There was a right in the app for Citibank, there was, one of the options was counterfeit goods. So sweet. Choose that. And almost instantly I get a thing back saying, we’re giving you a provisional credit back on your card. And, um, but I’ve got the knife already and I’ve got my money back. So they finally reply to me after that and they’re like, oh, we’re very sorry.
Uh, we’ll send you the correct knife and for your troubles, you get to keep the knife we sent you as our gift and we’ll send you the correct one. So I think I’m getting two fake Chinese knives and, uh, my money back. But I mean, these, these fakes were really good. Doug’s message
is you gotta try it, try it.
I
mean, go to this site, you try this.
I get two free knives. Hack.
This is a TikTok right here. Hack How to get two Free Knives from China. Step one Go to
Bench Made. Yeah. This should have been my first clue, but I didn’t spot it right away, is the U R l was bench made knives, not knives. Knives. Knives. Yeah.
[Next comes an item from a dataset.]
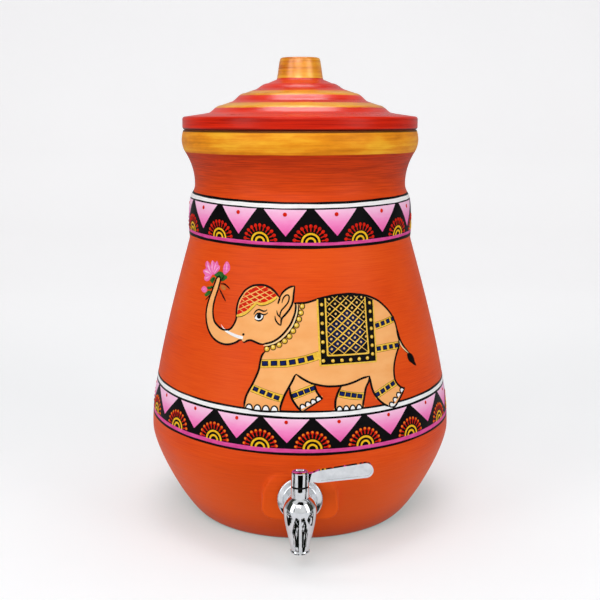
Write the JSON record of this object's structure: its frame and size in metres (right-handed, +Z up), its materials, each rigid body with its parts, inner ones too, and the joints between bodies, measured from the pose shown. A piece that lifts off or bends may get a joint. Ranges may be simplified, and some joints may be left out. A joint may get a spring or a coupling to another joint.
{
  "type": "clay water pot with tap",
  "caption": "Round-bellied clay pot that stands on a flat foot, with a loose stepped lid and a lever tap clamped through a flat pad low on its wall.",
  "frame": {"origin": "centre of the pot's flat foot, on the plane that it stands on", "axes": "+Z up along the pot's axis, the tap looks along -Y, the closed lever points along +X"},
  "size_m": [0.265, 0.3014, 0.3965],
  "materials": {
    "painted_clay": "matt orange-red paint with painted bands and an elephant, gold rim",
    "red_clay": "semi-gloss red paint with gold rings and knob",
    "chrome_plate": "bright chrome plate",
    "black_rubber": "matt",
    "steel": "plain",
    "white_plastic": "moulded",
    "black_plastic": "moulded"
  },
  "bodies": {
    "pot": {"clay_pot": "painted_clay", "tap_body": "chrome_plate", "front_gasket": "black_rubber", "rear_gasket": "black_rubber", "backing_washer": "steel", "back_nut": "white_plastic", "port_seal": "black_rubber"},
    "lid": {"clay_lid": "red_clay"},
    "handle": {"lever": "chrome_plate", "lever_screw": "steel", "lever_cap": "chrome_plate", "valve_plug": "white_plastic", "plug_o_rings": "black_rubber", "stem_washer": "black_plastic"}
  },
  "joints": [
    {"name": "lid_lift", "type": "slide", "parent": "pot", "child": "lid", "axis": [0, 0, 1], "range_m": [0, 0.15]},
    {"name": "lever_turn", "type": "hinge", "parent": "pot", "child": "handle", "pos_m": [0, -0.156, 0.076], "axis": [0, 0, -1], "range_deg": [0, 90]}
  ]
}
Bench made knives.com is the big one. It’s, I thought you were gonna say what it was 40% off it Cay and it was just 40% shorter. You like, oh, well that’s
funny you say that Joe. ’cause that was the knife I wanted was, it was a shorter version of the one I carry. It’s hilarious. ’cause that’s almost exactly what I
wanted.
That’s what I was hoping for. 40%.
Oh, I want that. And I got a full-size one and that, that was no bueno, but, uh, I’m still waiting for that correct. Fake version that they’re gonna send me. But, uh, that, that hasn’t shown up yet. So I’ll, I’ll, at some point I’m wondering if they’ll be like, you know, screw this guy.
He took his money back. We’re not sending him his free fake knife.
Do you know what og you know what OG he was right. That story totally wasn’t worth it. I know
it. I told you I didn’t know these were gonna be after shows. I.